>> start Dataset excerpt
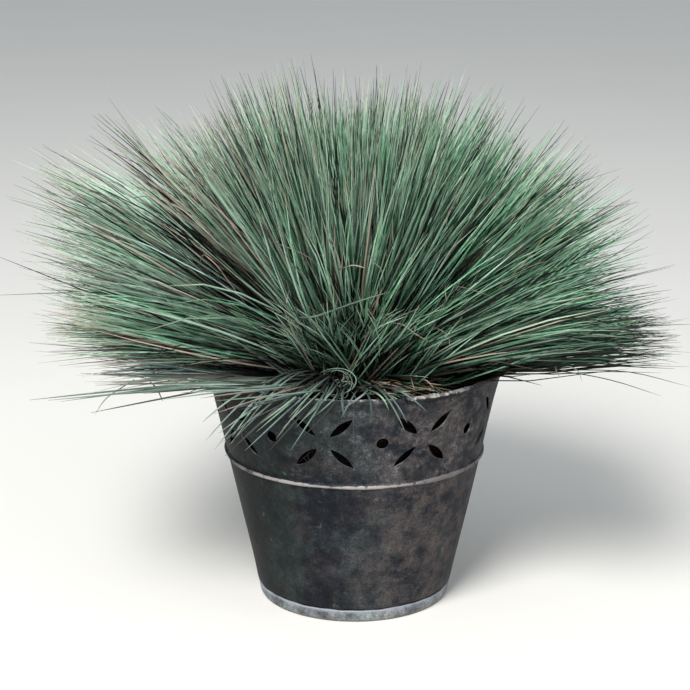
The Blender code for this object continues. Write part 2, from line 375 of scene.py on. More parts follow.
def dress_wall(where, colour, weather):
    """The wall has painted shade at its sides and under the leaves. It is worn bright on its bead
    and its rolled rim, with painted highlights and shadow there at the front.
    """
    x, y, z = apart(where)
    azimuth = maths("DEGREES", maths("ARCTAN2", x, y * -1.0))
    patchy = noise(where, 380.0, 4.0, 0.65)

    # Painted shade: darker round the left side and a little at the right, and a painted shadow of
    # the overhanging leaves below the rim at the left.
    left = between(patchy * 0.010 + x, -0.056, 0.033)
    right = 1.0 - between(x, 0.042, 0.072)
    leaf_shadow = between(patchy * 0.010 + z, 0.094, 0.118) * (1.0 - between(x, -0.046, 0.004))
    shade = (left * 0.72 + 0.15) * (right * 0.25 + 0.75) * (1.0 - leaf_shadow * 0.55)
    colour = scaled(colour, shade)

    # Scuffed most above the bead, with pale green specks and the seam of the sheet.
    (between(z, 0.064, 0.078) * 0.62 + 0.18).to(weather.inputs["Scuffing"])
    specks = between(noise(where, 170.0, 3.0), 0.66, 0.74)
    seam = 1.0 - between(maths("ABSOLUTE", azimuth + 0.3), 0.12, 0.30)
    seam = seam * (between(z, 0.080, 0.112) * 0.40) * patchy
    colour = layered(colour, (specks * 0.5, (0.085, 0.135, 0.080)), (seam, (0.150, 0.150, 0.150)))

    # Worn bright on the crest of the bead, with rust in places, and a painted highlight on it
    # towards the front, so it is dull at both sides.
    proud = length_of(x, y) - (z * TAPER + WALL_FOOT_RADIUS)
    crest = between(patchy * 0.0008 + proud, 0.00112, 0.00150)
    crest = crest * maths("LESS_THAN", z, BEAD_HEIGHT + 0.004)
    rusty = between(noise(where, 150.0, 4.0, 0.65), 0.54, 0.64)
    # Painted highlight: the crest is brighter towards the front.
    front = 1.0 - between(patchy * 20.0 + maths("ABSOLUTE", azimuth + 12.0), 34.0, 62.0)
    worn = crest * (1.0 - rusty * 0.80) * (front * 0.66 + 0.34)
    colour = tinted(worn, colour, (0.345, 0.318, 0.318))

    # The roll is worn on top, with a painted highlight there at the front, thinly left of the notch
    # and in lumps right of it.
    thin = between(patchy * 0.0011 + z, RIM_TOP - 0.00030, RIM_TOP + 0.00030)
    lumps = between(patchy * 0.0022 + z, RIM_TOP - 0.00060, RIM_TOP + 0.00010)
    past_notch = between(azimuth, 17.5, 19.0)
    painted_light_arc = between(azimuth, -60.0, -10.0) * (1.0 - between(azimuth, 34.0, 52.0))
    top = (past_notch * (lumps - thin) + thin) * (painted_light_arc * 0.85 + 0.05)
    top = top * (between(patchy, 0.44, 0.56) * 0.7 + 0.3)
    # Painted shadow under the roll at the front, right of the notch.
    under = between(z, RIM_TOP - 0.0050, RIM_TOP - 0.0030) * painted_light_arc * past_notch
    under = under * maths("GREATER_THAN", proud, -0.0006)
    return layered(colour, (under * 0.75, (0.008, 0.007, 0.008)), (top, (0.400, 0.380, 0.365)))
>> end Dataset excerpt
Set down each line of the material verbatim, from the first line through the line that contains "patchy = noise(where, 380.0, 4.0, 0.65)".

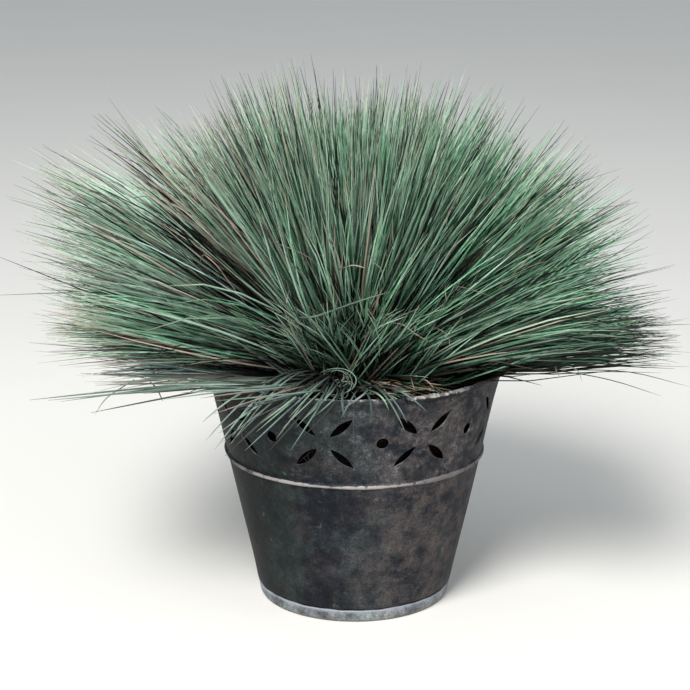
The Blender code for this object continues. Write part 2, from line 375 of scene.py on. More parts follow.
def dress_wall(where, colour, weather):
    """The wall has painted shade at its sides and under the leaves. It is worn bright on its bead
    and its rolled rim, with painted highlights and shadow there at the front.
    """
    x, y, z = apart(where)
    azimuth = maths("DEGREES", maths("ARCTAN2", x, y * -1.0))
    patchy = noise(where, 380.0, 4.0, 0.65)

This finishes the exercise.